La lección magistral del Papa en Ratisbona abre grandes horizontes y perspectivas, arroja una gran luz sobre nuestro momento actual y sobre el tema que nos ocupa. Ahí se nos muestra un gran futuro para la Humanidad, y, más en concreto, para Europa. Olvidarlo o rechazarlo pudiera acarrear grandes sufrimientos.
El Santo Padre estuvo muy valiente en Ratisbona, lo está siendo en todo momento desde hace muchísimo tiempo, para comprometer toda la amplitud de la razón y la grandeza de la fe, inseparablemente referidas en su distinción.
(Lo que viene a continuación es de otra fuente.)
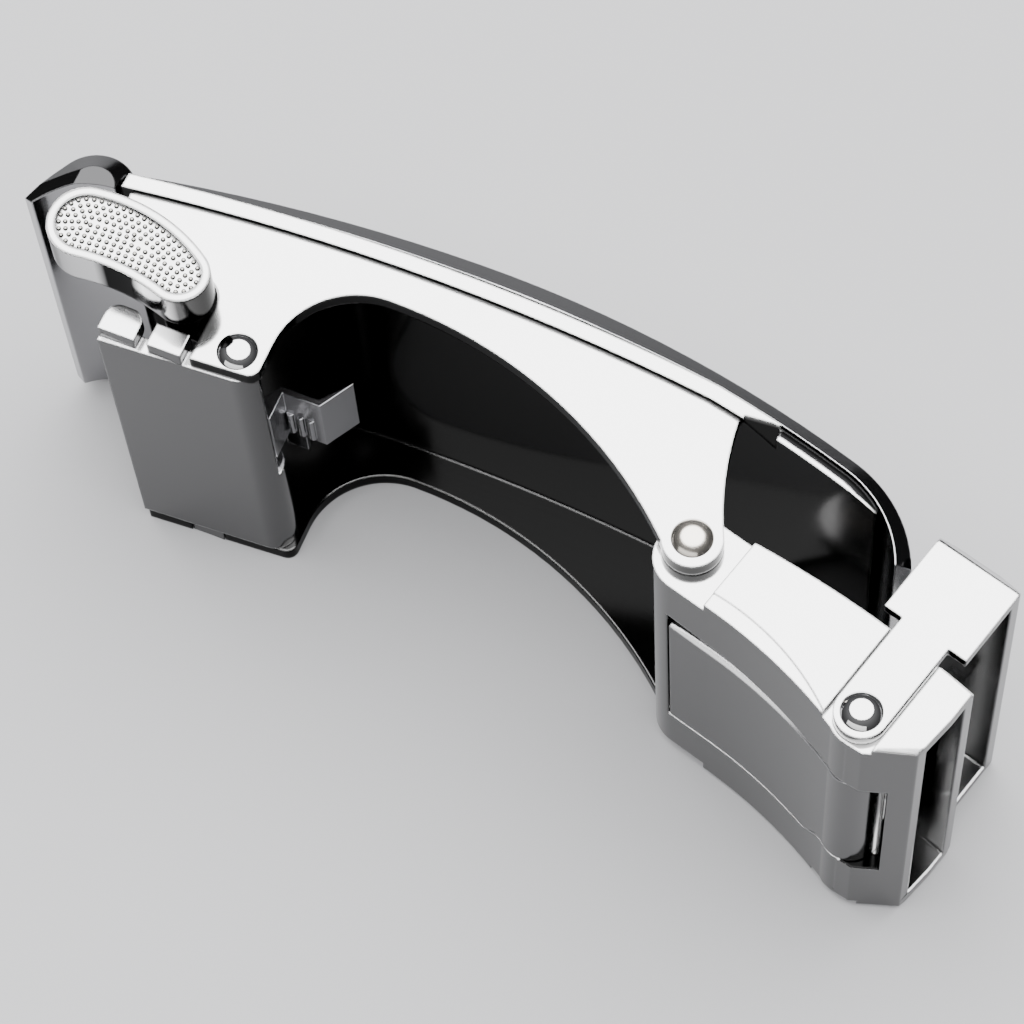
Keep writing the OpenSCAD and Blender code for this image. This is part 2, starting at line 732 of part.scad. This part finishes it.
// The space behind the clamp's back face, drawn in by inset
module clamp_hollow(inset) {
    intersection() {
        disc(hollow_face_c, hollow_r + inset);
        translate([hollow_x - eps, hollow_face_c.y]) square([blend_x - hollow_x + eps, big]);
    }
    // the swelling over the barrel
    difference() {
        translate([blend_x - eps, -big]) square([blend_c.x - blend_x + eps, big + blend_c.y]);
        disc(blend_c, blend_r - inset);
    }
    translate([-big, -big - back_y + inset]) square([big + hollow_x, big]);
}

module lug_outline() {
    difference() {
        union() {
            disc(heel_c, heel_r);
            disc([0, 0], lug_front_y);
            translate([heel_c.x, -back_y]) square([step_x + clamp_t / 2 - heel_c.x, back_y + lug_front_y]);
        }
        clamp_hollow(0);
    }
}

module back_wall_band() {
    intersection() {
        difference() {
            clamp_hollow(clamp_t);
            clamp_hollow(0);
        }
        strip_x(heel_c.x, pin_x - 1);
    }
    disc(pin, barrel_r);
    polygon([
        blend_c - [0, blend_r], back_tip, back_end, [clamp_len - 0.3, back_end.y + 1.2],
        [bar_x, back_end.y + 1.2], [bar_x, back_end.y + 0.4], [bar_x - 1.8, -pin_y - 0.6],
        [pin_x, -pin_y - 0.6]
    ]);
}

module clamp_body() {
    color("silver") placed() on_clamp() difference() {
        union() {
            pair(box_z0, box_z1) clamp_outline();
            pair(lug_z0, lug_z1) lug_outline();
            // back wall, front wall and end wall
            rise(box_z0 + eps, body_h - box_z0 - eps) intersection() {
                back_wall_band();
                strip_x(step_x, big);
            }
            rise(lug_z0 + eps, body_h - lug_z0 - eps) {
                intersection() {
                    back_wall_band();
                    strip_x(heel_c.x, step_x + 1);
                }
                intersection() {
                    difference() {
                        disc(heel_c, heel_r);
                        disc(heel_c, heel_r - clamp_t);
                    }
                    translate(heel_c - [big, big]) square(big + eps);
                }
            }
            rise(box_z0 + front_step, body_h - box_z0 - front_step) intersection() {
                difference() {
                    disc(front_c, front_r + 0.3);
                    disc(front_c, front_r + 0.3 - front_t);
                }
                translate([step_x, 0]) square([clamp_len - step_x, big]);
            }
            rise(box_z0 + eps, body_h - box_z0 - eps) intersection() {
                translate([step_x, -back_y]) square([clamp_t, back_y + front_y]);
                disc(front_c, front_r);
            }
        }
        // window in the back face, deeper near the barrel
        intersection() {
            through_back(-big, -0.6) window_outline(0);
            rise(-1, body_h + 1) union() {
                strip_y(-big, -back_y + tongue_t + 3 * gap);
                strip_x(deep_x, big);
            }
        }
        // sloping cuts on the right corner of the back face
        for (side = [0, 1]) translate([0, 0, side ? body_h - box_z0 : box_z0]) mirror([0, 0, 1 - side])
            at(facet_a) rotate([0, 0, facet_angle]) rotate([facet_slope, 0, 0])
                translate([-2 * clamp_t, -4 * clamp_t, 0]) cube([6 * clamp_t, 4 * clamp_t, 2 * clamp_t]);
        // sunk band along the back edge of the side walls
        pair(-1, box_z0 + band_depth) intersection() {
            disc(band_c, band_r);
            strip_x(step_x - 0.5, pin_x - barrel_r);
        }
        // room for the swivel rivets' inner heads
        pair(lug_z1, lug_z1 + inner_head_h + 3 * gap) disc([0, 0], inner_head_r + 3 * gap);
        // channels for the keeper's side arms
        pair(-1, keeper_t + gap / 2) translate([pin_x - side_arm_w / 2 - channel_gap, -big])
            square([side_arm_w + 2 * channel_gap, 2 * big]);
        rise(-1, body_h + 1) {
            disc([0, 0], swivel_d / 2 + run_gap);
            disc(pin, pin_d / 2 + run_gap);
        }
    }
}

module clamp_tongue() {
    z0 = window_z0 + window_gap;
    barrel_z0 = slot_z0 + window_gap;
    z1 = body_h - barrel_z0;
    tooth = 40 / tooth_count;
    color("lightgray") placed() on_clamp() difference() {
        union() {
            difference() {
                intersection() {
                    through_back(-big, 0) window_outline(window_gap);
                    rise(z0, z1) intersection() {
                        tongue_band();
                        strip_x(0, pin_x - 1);
                    }
                }
                // room to swing below the barrel
                at(pin) translate([0, 0, window_z0])
                    cylinder(h = barrel_z0 - window_z0, r1 = swing_wide_r, r2 = swing_r);
            }
            rise(barrel_z0, z1) disc(pin, barrel_r);
            // toothed cam that bites the strap
            rise(barrel_z0 + 0.5, z1 - 0.5) for (i = [0 : tooth_count - 1])
                polygon([
                    pin,
                    pin + (barrel_r - 0.2) * [cos(90 - (i + 0.9) * tooth), sin(90 - (i + 0.9) * tooth)],
                    pin + cam_r * [cos(90 - (i + 0.2) * tooth), sin(90 - (i + 0.2) * tooth)],
                    pin + (barrel_r - 0.2) * [cos(90 - (i - 0.1) * tooth), sin(90 - (i - 0.1) * tooth)]
                ]);
        }
        rise(-1, body_h + 1) disc(pin, pin_d / 2 + run_gap);
        // sloping cut along the upper edge
        at(hollow_face_c) rotate_extrude($fn = big_fn) polygon([
            [hollow_r - 1, z1 - edge_w - 1], [hollow_r + edge_w + 1, z1 + 1], [hollow_r - 1, z1 + 1]
        ]);
    }
}

// The window's outline in the clamp's length and width, drawn in by inset
module window_outline(inset) {
    polygon([
        [bar_x - inset, slot_z0 + inset], [neck_x, slot_z0 + inset],
        [neck_x - window_taper, window_z0 + inset], [window_x + inset, window_z0 + inset],
        [window_x + inset, body_h - window_z0 - inset], [neck_x, body_h - slot_z0 - inset],
        [bar_x - inset, body_h - slot_z0 - inset]
    ]);
}

// A slab that runs from y0 to y1 through the back face
module through_back(y0, y1) { translate([0, y1, 0]) rotate([90, 0, 0]) linear_extrude(y1 - y0) children(); }

// The tongue's curved plate seen from the side, longer than it is
module tongue_band() {
    difference() {
        clamp_hollow(tongue_t);
        clamp_hollow(0);
    }
}

module clamp_pin() {
    color("silver") placed() on_clamp() domed_rivet(pin, pin_d, 0, body_h);
}

// The keeper's outline seen along the clamp: a U with rounded outer corners
module keeper_u() {
    y1 = keeper_y;
    r = keeper_edge_r;
    difference() {
        union() {
            translate([head_y, 0]) square([y1 - r - head_y, body_h]);
            translate([y1 - r - eps, r]) square([r + eps, body_h - 2 * r]);
            for (z = [r, body_h - r]) translate([y1 - r, z]) circle(r);
        }
        translate([head_y - 1, keeper_t]) square([y1 - keeper_bar_t - head_y + 1, body_h - 2 * keeper_t]);
    }
}

module keeper() {
    color("silver") placed() on_clamp() difference() {
        union() {
            translate([pin_x - head_w / 2, 0, 0]) rotate([90, 0, 90]) linear_extrude(head_w) keeper_u();
            pair(0, keeper_t) {
                translate([pin_x - side_arm_w / 2, pin.y]) square([side_arm_w, head_y - pin.y + 1]);
                disc(pin, side_arm_w / 2);
            }
        }
        rise(-1, body_h + 1) disc(pin, pin_d / 2 + run_gap);
        rise(-1, body_h + 1) difference() {
            strip_y(head_y, big);
            disc(keeper_crown_c, keeper_crown_r);
            strip_y(head_y, keeper_crown_c.y + 1);
        }
    }
}

face_plate();
frame();
back_plate();
release_lever();
pawl();
pivot_pin();
swivel_rivet_top();
swivel_rivet_bottom();
clamp_body();
clamp_tongue();
clamp_pin();
keeper();
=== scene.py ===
import bpy, bmesh, math
from mathutils import Matrix, Vector


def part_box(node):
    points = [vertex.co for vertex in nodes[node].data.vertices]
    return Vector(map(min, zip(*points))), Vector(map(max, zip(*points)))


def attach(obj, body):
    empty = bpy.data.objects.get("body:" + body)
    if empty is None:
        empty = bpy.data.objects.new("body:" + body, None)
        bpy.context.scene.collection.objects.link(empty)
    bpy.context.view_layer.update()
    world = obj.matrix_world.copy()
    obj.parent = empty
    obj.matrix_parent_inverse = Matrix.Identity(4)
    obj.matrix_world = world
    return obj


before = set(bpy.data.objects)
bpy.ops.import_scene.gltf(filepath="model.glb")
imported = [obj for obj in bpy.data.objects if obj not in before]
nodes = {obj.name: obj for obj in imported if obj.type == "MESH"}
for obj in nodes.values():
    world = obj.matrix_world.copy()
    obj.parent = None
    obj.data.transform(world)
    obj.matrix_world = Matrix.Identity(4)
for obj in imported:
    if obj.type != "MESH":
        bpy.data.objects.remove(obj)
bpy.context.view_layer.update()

MM = 0.001  # lengths below are in mm, unless they say otherwise
low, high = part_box("swivel_rivet_top")
SWIVEL = (low + high) / 2 / MM  # the swivel rivets' axis
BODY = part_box("frame")[1].z / MM  # width of the buckle across the strap


# Building blocks for materials
def mat(name):
    m = bpy.data.materials.new(name)
    m.use_nodes = True
    t = m.node_tree
    return m, t, t.nodes["Principled BSDF"]


def add(t, kind, **values):
    """A new node. Each value sets the attribute of its name or, without one, the input."""
    n = t.nodes.new(kind)
    for key, v in values.items():
        if hasattr(n, key):
            setattr(n, key, v)
        else:
            n.inputs[key.replace("_", " ")].default_value = v
    return n


def put(t, v, socket):
    """Set a socket to a number, or link another socket to it."""
    if isinstance(v, (int, float)):
        socket.default_value = v
    else:
        t.links.new(v, socket)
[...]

Ahí se percibe la altura de miras de este hombre providencial, de este gran defensor del genuino humanismo, cuyas enseñanzas son una gran luz para iluminar la oscuridad de una secularización desbordada en un laicismo ideológico que pesa sobre Europa y que destruye su identidad más propia, inseparable del cristianismo, inseparable del encuentro del logos griego y del Logos de la revelación cristiana, Jesucristo, que está en el origen de lo que es y la constituye como acontecimiento histórico espiritual que trasciende los límites geográficos y los aspectos de su organización. Las enseñanzas del Papa en Ratisbona son inseparables de su Encíclica, Deus caritas est, donde nos abre a la gran razón de todo: «Dios es amor», base y raíz del verdadero humanismo.
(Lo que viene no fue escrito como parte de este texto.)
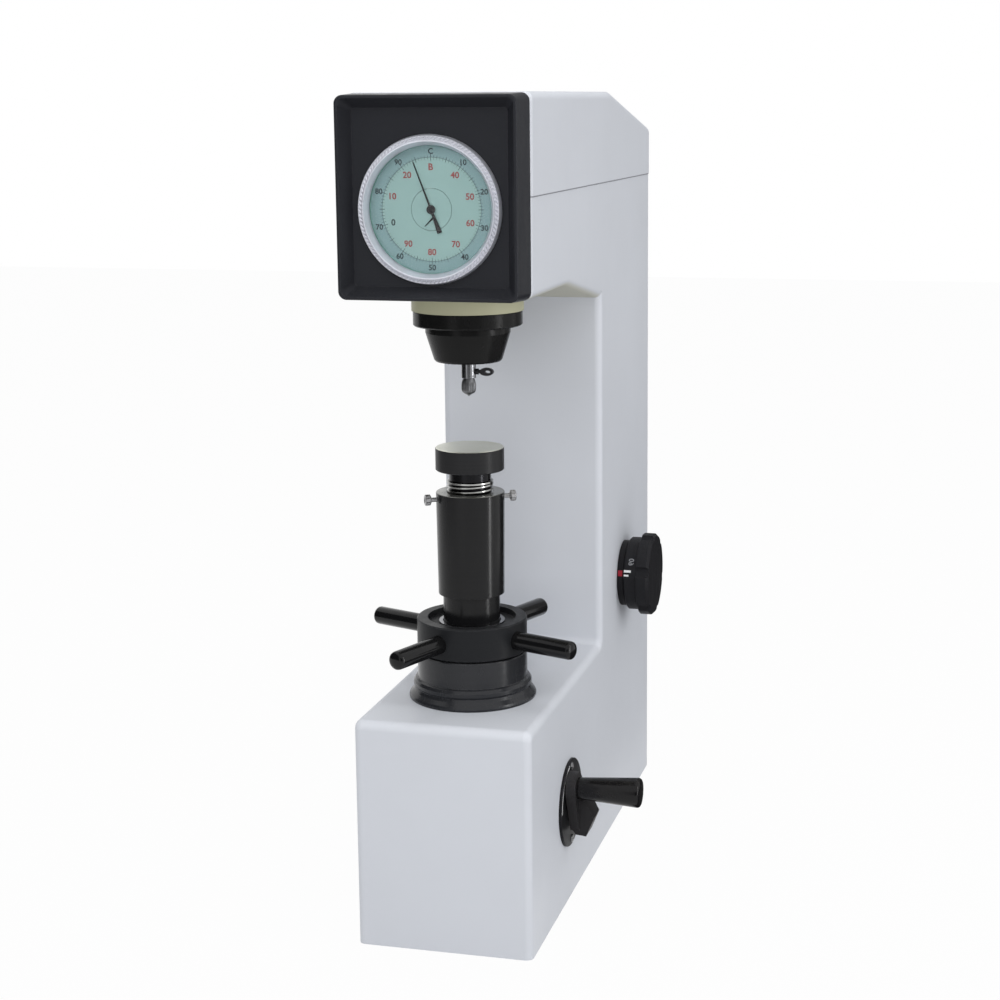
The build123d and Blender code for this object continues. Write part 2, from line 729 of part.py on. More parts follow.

Ante la nueva oleada de ilustración, secularización y laicismo en Europa y América que arrastra a muchos a pensar que sólo sería racionalmente válido lo experimentable y mensurable, o lo susceptible de ser construido por el ser humano, y que les induce a hacer de la libertad individual un valor absoluto, al que todos los demás tendrían que someterse;
ante una sociedad en la que, precisamente porque vivimos encerrados en un mundo que parece ser del todo obra humana y no nos ayuda a descubrir la presencia y la bondad de Dios Creador y Padre, y hace de la fe en Dios algo más difícil; ante esta cultura sobre la que se pretende edificar artificialmente una sociedad sin referencias religiosas, terrena exclusivamente, fundada únicamente en nuestros propios recursos, orientada casi exclusivamente hacia el mero goce de los bienes de la tierra, sin referencia a Dios, excluyendo a Dios de la vida pública y confinándolo al espacio de lo estrictamente privado; ante ese mundo, la Iglesia se hace presente en el mundo con la única palabra y la única riqueza que tiene: Jesucristo, Logos eterno de Dios hecho carne, Hijo único de Dios vivo venido en carne, pero esta palabra no la silenciará, ni la olvidará, no la dejará morir ni la dejará de ofrecer a los hombres, a la vieja Europa, cuyas raíces son inseparables Él, en el que se abre todo su futuro.
Como dijo en Verona el Papa Benedicto XVI, en estos momentos, seguimos teniendo la gran misión de ofrecer a nuestros hermanos el gran «sí» que en Jesucristo Dios dice al hombre y a su vida, al amor humano, a nuestra libertad, a nuestra inteligencia, haciéndoles ver cómo la fe en Dios que tiene rostro humano trae la alegría al mundo; en Él se nos abre todo el futuro, en Él se apoya toda esperanza. La Iglesia, «los católicos estamos en condiciones de reconocer y acoger de buen grado los logros de la cultura de nuestro tiempo, como son el avance del conocimiento científico y el desarrollo tecnológico, el reconocimiento formal de los derechos humanos, en particular, de la libertad religiosa, o las formas democráticas de gobierno de los pueblos.
Sin embargo, no ignoramos la peligrosa fragilidad de la naturaleza humana, que es una amenaza constante para las realizaciones del hombre en todo contexto histórico. El camino hacia un desarrollo verdaderamente humano está lleno de ambigüedades y errores. Por eso, el reconocimiento de Dios, la aceptación humilde y agradecida de la revelación de Jesucristo no es una amenaza, sino una ayuda decisiva para el verdadero progreso humano. Cristo nos revela la verdad profunda de nuestra propia humanidad». (Conferencia Episcopal Española).